The Sony building in Ginza, Tokyo

I’m like most technology journalists, I suspect, in having something of a soft spot for Sony. In part this comes from a general fondness for Japanese engineering, and knowledge of the company’s tremendous history, and also its tendency to throw massive launch parties in ridiculously trendy venues that I’d normally never stand a chance of getting in to. The goodwill also comes from the fact that when you spend your days reviewing tech, you often come across products which are cheap, nasty and slapdash, and Sony kit tends to be made to a higher standard – it isn’t a company that’s afraid of luxury.

However, I’ve felt for a while that although its products have never stopped being nicely designed and packaged, they’re not innovative any more. If you think of the key technology products of the last few years that were invented, how many came from Sony first? (Incidentally, this isn’t a rhetorical question – suggestions welcome, and no Blu-Ray doesn’t count. The key word is ‘key’).

Netbooks are a good example of the company’s problems: Sony could easily have built the first netbook, but didn't because it was afraid of cannibalizing the profits it made on its pricy but gorgeous ultra-portable laptops. It left a big gap in the market for cheap laptops primarily used for browsing the web. Taiwanese firms spotted the gap, and when Sony did try and make a netbook, it couldn’t swallow its pride and turned out the terribly compromised P-series. I don’t think I need to go over its failure to make a competitive MP3 Walkman and how the iPod came to dominate the market, but given the lead Sony had over Apple in mobile phones (i.e. Sony actually made them before 2007), how did Sony let Apple repeat the success of the iPod with the iPhone? There's no sign of a real iPhone rival from Sony either - it's the Palm Pre and Nokia's music phones which are shaping up to be Apple's true competitors.

I think you can trace a lot of the rot back to the PSP, and I’m not just saying this because I paid to import a Japanese PSP on launch date. Well, alright, I am in part. But my point stands. Lauded by the company as the walkman of the 21st century, it was actually walkman for the future designed with a 1980s mindset. Lumbered with UMD, games that cost as much as PS2 titles, a sub-standard interface that made it terrible for playing music, a form-factor that was too big for the pocket and too small for decent control buttons and absolutely no useful software to allow you to get movies and music on to it, the PSP is one of the worst tech products I’ve ever bought.

Over the nearly five years I’ve had it, I’ve probably played only three or four interesting games on it.

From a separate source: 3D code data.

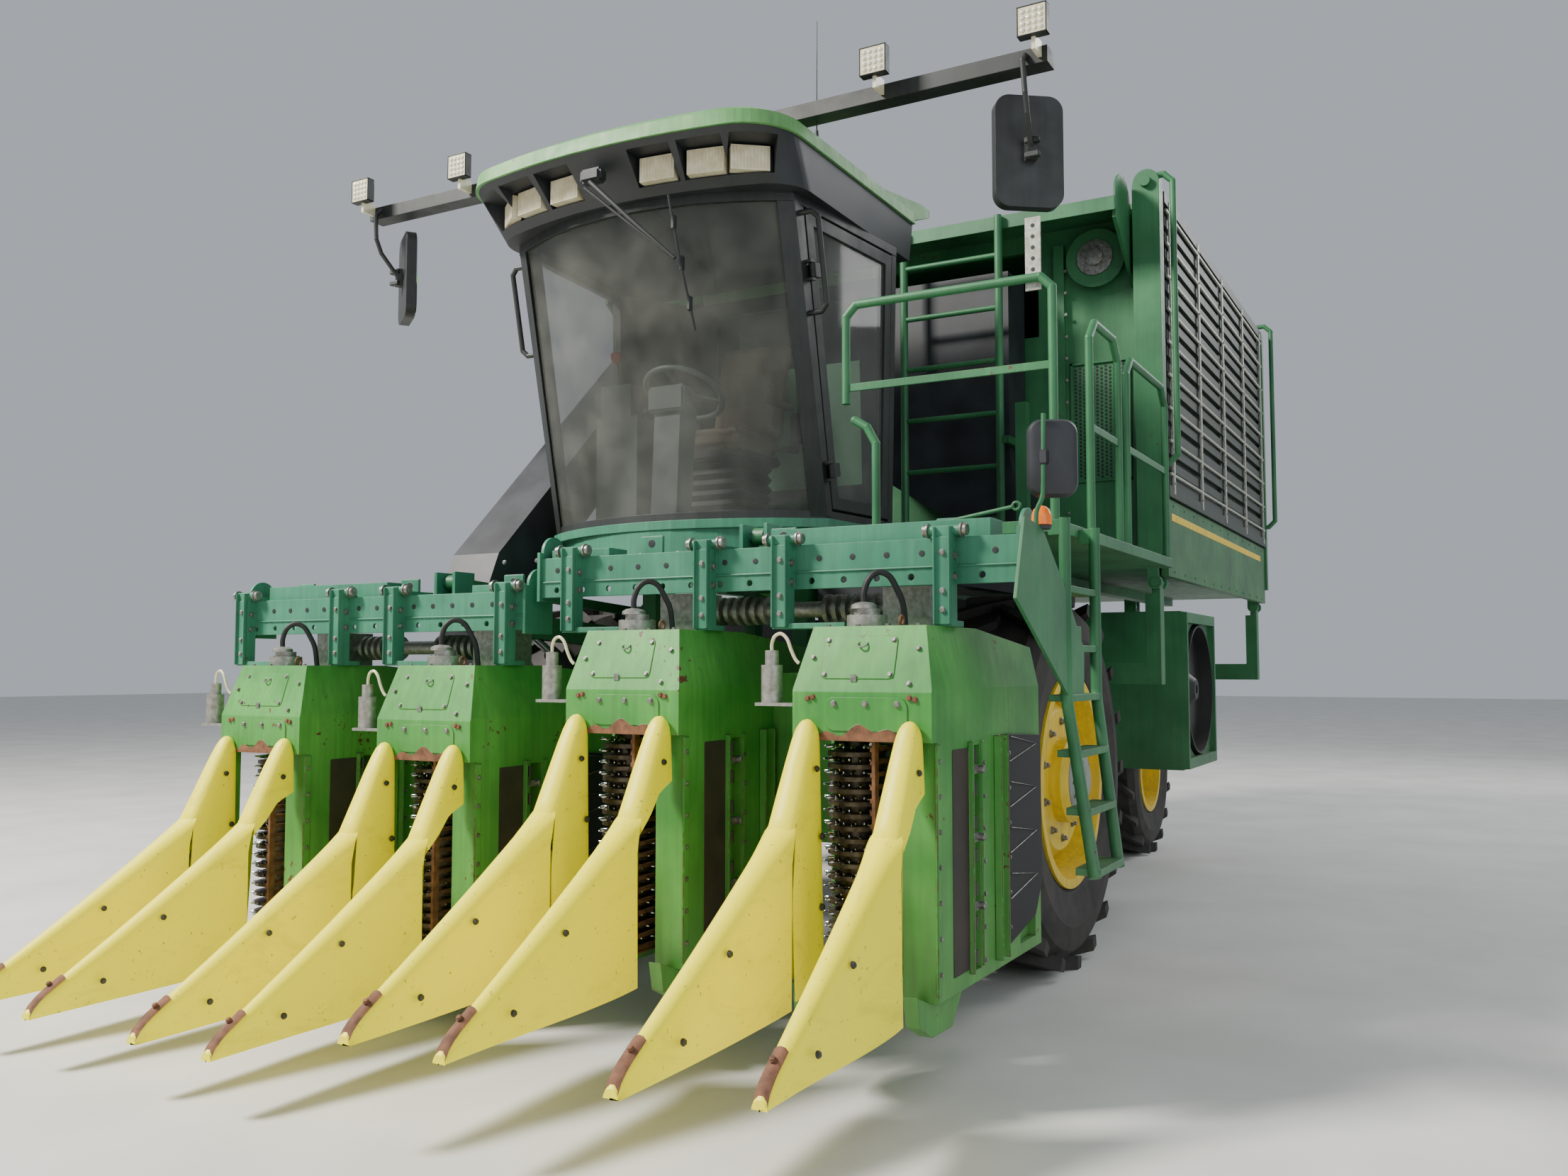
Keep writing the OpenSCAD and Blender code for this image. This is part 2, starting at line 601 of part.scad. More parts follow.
mirror_at = [1150, 1700, 3467];
mirror_turn = 36;
module light_bar() machine() color(black) {
    box([1205, 1295], [-1830, 1830], [bar_z0, bar_z0 + 65]);
    both() box([1200, 1300], [260, 420], [cab_top_z + roof_h + 0.3, bar_z0 + 1]);
    both() {
        pipe([[1250, 1740, bar_z0 + 32], [1340, 1742, bar_z0 + 44], [1320, 1750, 3600],
            mirror_at + [36, 27, 0]], 22, 40);
        translate(mirror_at) rotate([0, 0, mirror_turn]) {
            translate([-25, -140, -228]) rotate([90, 0, 90]) linear_extrude(50) rounded(280, 456, 60);
            translate([24, -22, -45]) cube([36, 44, 90]);
        }
    }
}

// Ducts that carry the cotton from the header to the basket

module duct_path(grow) offset(delta = grow) polygon([
    [leg_back, 1020], [leg_front, 1020], [leg_front, 1800], [1330, 1960], [-360, 3600], [-660, 3700],
    [-900, 3700], [-900, 3420], [-420, 3240], [1150, 1700], [leg_back, 1640]]);
module cotton_ducts() machine() color([0.2, 0.2, 0.21]) {
    difference() {
        side_plate(-leg_out, -leg_in) duct_path(0);
        side_plate(-leg_out + 10, -leg_in - 10) union() {
            duct_path(-10);
            translate([leg_back + 10, 1000]) square([leg_front - leg_back - 20, 60]);
            translate([-920, 3440]) square([60, 240]);
        }
    }
    // Bracket on the cab's floor, and seats under the deck
    box([900, 990], [-leg_in - 1, -700.3], [deck_z + 28, deck_z + 68]);
    for (x = [-350, 400, 1100]) box([x, x + 90], [leg_in + 20, leg_out - 20],
        [deck_z - 71, deck_z - deck_h - 0.3]);
    difference() {
        union() {
            box([leg_back, leg_front], [leg_in, leg_out], [1020, deck_z - 70]);
            box([-940, leg_front], [leg_in, leg_out], [deck_z - 165, deck_z - 70]);
            front_plate(-940, -660) polygon([[leg_in, deck_z - 165], [leg_out, deck_z - 165],
                [leg_out, deck_z + 60], [995, 2550], [995, 3600], [140, 3600], [140, 2550], [700, 2200]]);
        }
        box([leg_back + 10, leg_front - 10], [leg_in + 10, leg_out - 10], [1000, deck_z - 80]);
        box([-930, leg_front - 10], [leg_in + 10, leg_out - 10], [deck_z - 155, deck_z - 80]);
        front_plate(-930, -670) polygon([[leg_in + 10, deck_z - 155], [leg_out - 10, deck_z - 155],
            [leg_out - 10, deck_z + 58], [985, 2548], [985, 3700], [150, 3700], [150, 2556], [708, 2206]]);
    }
}

// Basket

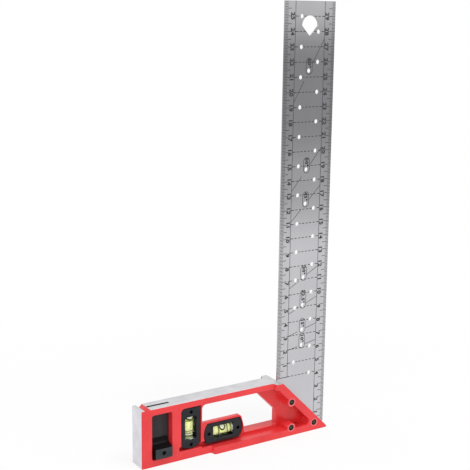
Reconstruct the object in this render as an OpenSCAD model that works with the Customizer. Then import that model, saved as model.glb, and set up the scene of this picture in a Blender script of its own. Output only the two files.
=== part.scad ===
// Try square, also sold as a mitre square: a cast stock with a steel rule blade,
// a plumb vial, a level vial and a ledge that slides up out of the stock.
// X runs along the stock, with 0 at the blade's inner edge. Y runs away from the
// front, with 0 in the middle of the blade. Z is up, with 0 at the stock's outer face.

/* [Blade] */
// Length of the blade, from the stock's outer face
blade_len = 300; // [220:10:400]
// Width of the blade
blade_w = 41.5; // [40:0.5:50]
// Thickness of the blade
blade_t = 1; // [0.6:0.1:1.6]
// Diameter of the marking holes
mark_d = 2.5; // [1:0.1:3]
// Distance of each column of marking holes from the blade's edge beside it
mark_column = 13.9; // [12:0.1:16]
// Height step between the marking holes of one column
mark_step = 20; // [10:5:40]
// Radius of the hanging hole
hang_r = 5.8; // [4:0.1:7]
// Distance of the hanging hole's centre below the blade's top
hang_drop = 15; // [12:1:30]

/* [Stock] */
// Height of the stock, from its outer to its inner face
stock_h = 40; // [38:1:50]
// Length of the stock to the left of the blade's inner edge
stock_reach = 110; // [106:1:130]
// How far the stock's foot runs to the right of the blade's inner edge
nose_reach = 38.5; // [37:0.5:44]
// Thickness of the stock along its inner face
thin_t = 13; // [12:0.5:18]
// Thickness of the stock at its nose and at the foot beside the blade
thick_t = 21; // [19:0.5:30]
// Thickness of the web between the rims
web_t = 5; // [4:0.25:6]
// Height of the rim under the inner face
top_rim_h = 4.3; // [3.5:0.1:5]
// Height of the foot rim
foot_rim_h = 5; // [4:0.1:6]
// Width of the sloping rim on the nose, square to the slope
nose_rim_w = 5.5; // [4:0.1:7]
// Diameter of the three bosses that hold the blade's rivets
boss_d = 7; // [6:0.1:9]
// Diameter of the blade's rivets
rivet_d = 4.2; // [3:0.1:5]
// Depth of the notch across the inner face, where the angle lines start
notch_depth = 2.2; // [1:0.1:3]

/* [Ledge] */
// Width of the sliding ledge
ledge_w = 15.8; // [15:0.1:18]
// Thickness of the sliding ledge
ledge_t = 2; // [1.5:0.1:3]
// How far the ledge slides up
ledge_travel = 18; // [10:1:18]
// Width of the thumb button
button_w = 12.4; // [10:0.1:13]
// Height of the thumb button's front
button_h = 7.6; // [6:0.1:8]
// How far the thumb button stands out of the stock
button_proud = 2.6; // [1:0.1:4]

/* [Vials] */
// Length of the level vial's frame
level_frame_len = 30.6; // [29.6:0.1:31.4]
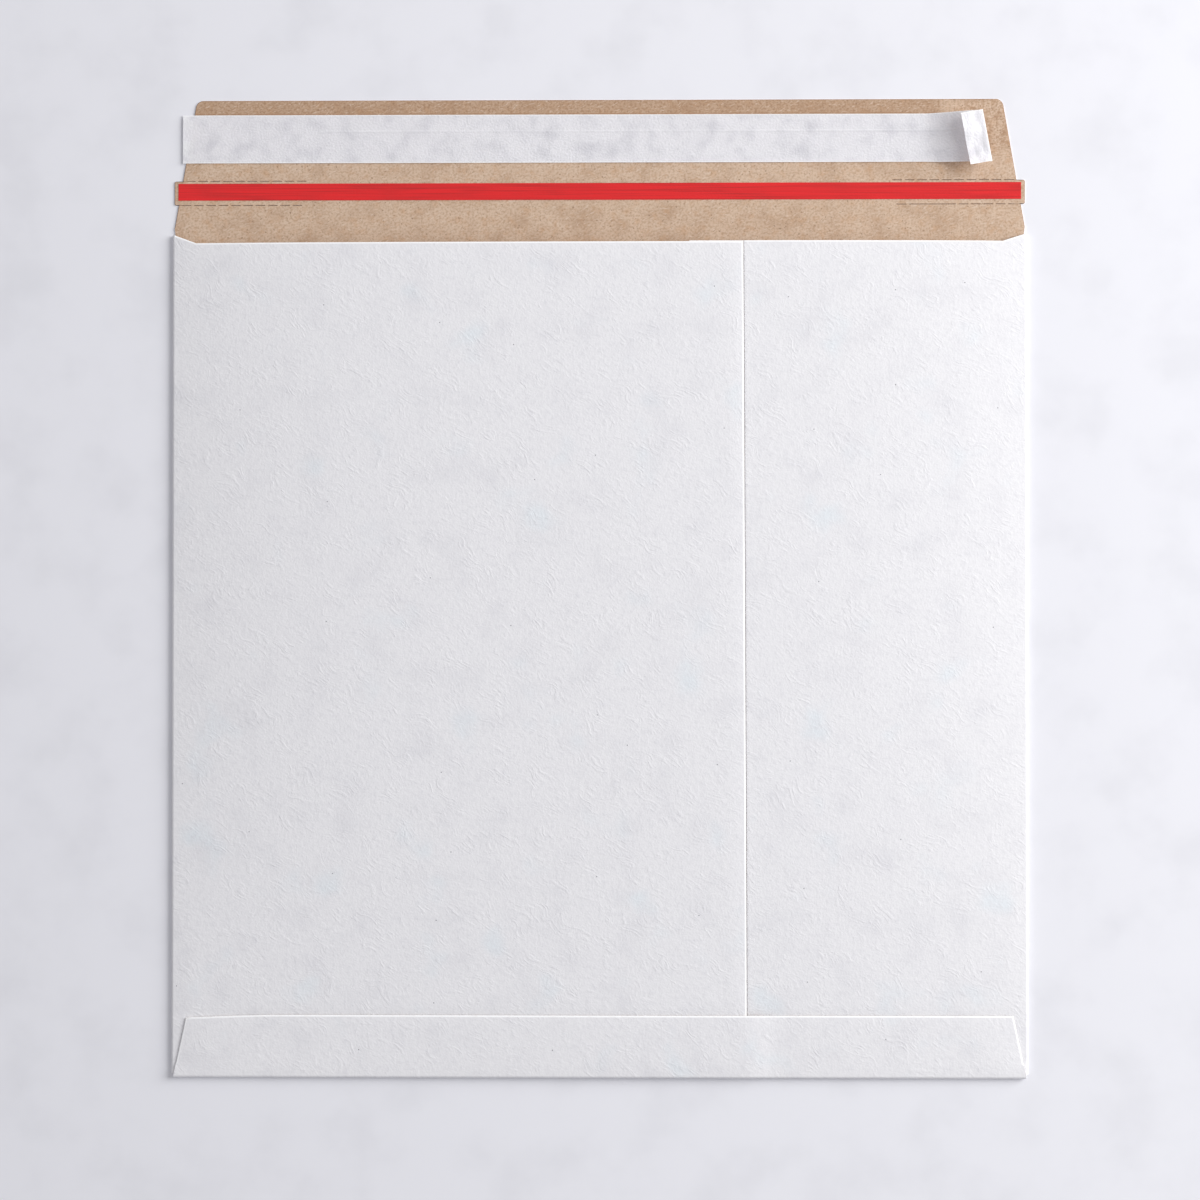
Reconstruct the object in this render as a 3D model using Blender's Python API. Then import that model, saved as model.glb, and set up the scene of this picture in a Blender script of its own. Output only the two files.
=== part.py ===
"""Rigid board calendar envelope, lying on its back with the closing flap open.

One die-cut blank of solid board, white outside and brown kraft inside, is folded round
both sides and the bottom. The wide left front panel is glued over the narrower right one,
and the bottom flap is glued over both. The closing flap carries a perforated tear strip
with a tear tape, and a self-seal strip under a release liner whose end is peeled back.

X runs across the envelope, Y from the bottom fold towards the closing flap, and Z up from
the surface that the back panel lies on. The origin is under the middle of the open
envelope. In the functions, up is the distance from the bottom fold along Y.
"""

import math

import bmesh
import bpy
from mathutils import Matrix

MM = 0.001

# Board and the thin layers on it
BOARD = 0.5 * MM
GLUE_LINE = 0.1 * MM
TAPE_THICKNESS = 0.1 * MM
ADHESIVE_THICKNESS = 0.1 * MM
LINER_THICKNESS = 0.08 * MM
LAYER_CLEARANCE = 0.05 * MM

# Body
BODY_WIDTH = 345.0 * MM
BODY_HEIGHT = 340.0 * MM  # bottom fold to the notches where the closing flap starts
MOUTH_DROP = 2.8 * MM  # the front panels' mouth edge lies this far below the notches
MOUTH_BEVEL = 9.6 * MM  # width of each slanted corner of the mouth edge
RIGHT_PANEL_SHOWN = 114.0 * MM  # seam to the right side fold
SEAM_OVERLAP = 22.0 * MM
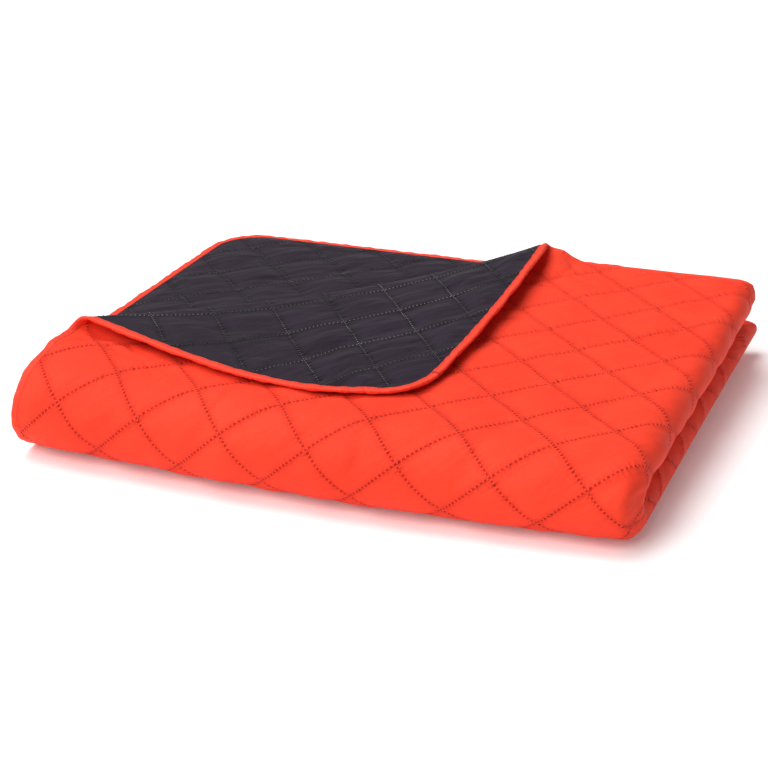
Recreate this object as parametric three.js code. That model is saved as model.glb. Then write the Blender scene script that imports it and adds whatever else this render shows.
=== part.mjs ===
// A quilted bedspread, folded four by four into a pile of sixteen layers, with the back left
// corner of its top layer turned over so that the plain reverse shows.
// Millimetres, +Z up, +X along the long front roll, the front towards -Y.
//
// The cloth is one sheet. U runs across it and V along it, each in whole numbers per stretch:
// a flat panel, a fold or a turn. sheetPoint(U, V, depth) places a point of the folded sheet,
// depth being the distance from the middle of the quilt towards its face.
import * as THREE from 'three';

// Cloth
const DIAMOND = 83.3;             // corner to corner of a quilted diamond
const PITCH = 5.5;                // from one layer of the pile to the next
const THICK = 3.5;                // the quilt away from its raised diamonds, face to reverse
const CLOTH_GAP = 0.35;           // between the face cloth and the reverse cloth
const FACE_PUFF = 3.0;            // rise of a diamond's middle on the face
const REVERSE_PUFF = 2.0;         // the same on the reverse
const CORNER = 45.8;              // radius of the sheet's rounded corners
const BINDING_WIDTH = 7.2;
const BINDING_SHOULDER = 0.72;    // share of the binding's width that is flat
const BINDING_GAP = 0.3;          // between the quilt's edge and its binding

// Pile, as x across from a crossing of the quilting and y back from the foremost bulge
const LEFT = -497.3;              // quilt's edge of the top layer
const RIGHT = 61.8;               // axis of the right folds
const SPLIT = -0.75 * DIAMOND;    // where the flap's panel ends
const FRONT = 46.6;               // axis of the front roll
const BACK = 476.6;               // back edge of the top layer
const SECOND_LEFT = -496.4;       // edges of the layer below it
const SECOND_BACK = 460.6;
const PLAN_BACK = 478;            // where the back corners' HEIGHT is taken
const BURIED_LEFT = LEFT + 14;    // fold and edge that lie inside the pile
const STAGGER = 1.6;              // how far each layer's back edge stands behind the one outside it
const ROLL_BULGE = 1.201;         // depth of the front roll to its height
const MIDDLE = 7.5 * PITCH + THICK / 2;   // height of the pile's middle
const KNOTS_X = [-420, -310, -190];       // breaks shared by every hidden panel
const QUILT_PHASE = 0.420;        // diamonds from the floor line to a crossing

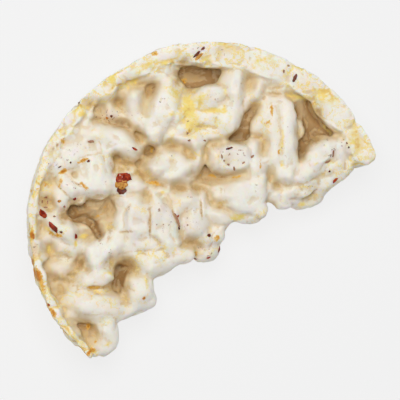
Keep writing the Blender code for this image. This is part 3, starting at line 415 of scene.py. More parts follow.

The games catalogue attempted to reproduce PS2-style titles, which proved a complete anathema to what you want from a portable system. The iPhone nailed it: games are cheap, they load quickly, you can play them in little bites. The system is small and portable and everything works wirelessly – no disks, no fussing.

Essentially, the problem with the PSP is that while its outward, physical design was appealing, what we could perhaps call its inner design – the thoughts, aims and guiding philosophy that lead to its creation – were hopelessly outmoded. This is arguably true of the PlayStation 3 and the P-series, and it’s what lead me to the title of this post.

In one of my previous blog entries, we looked at tech CEOs who deserved to be fired, and I wrote that the jury was out on Sony’s head, Sir Howard Stringer. He is however, perhaps the CEO with the biggest problem to address.

I have no doubt Sony will continue to produce great looking LCD TVs, slender laptops and a whole range of other attractive tech products. I do however, have serious doubts that any of these will be as special as the company’s designs of the 70s, 80s and 90s.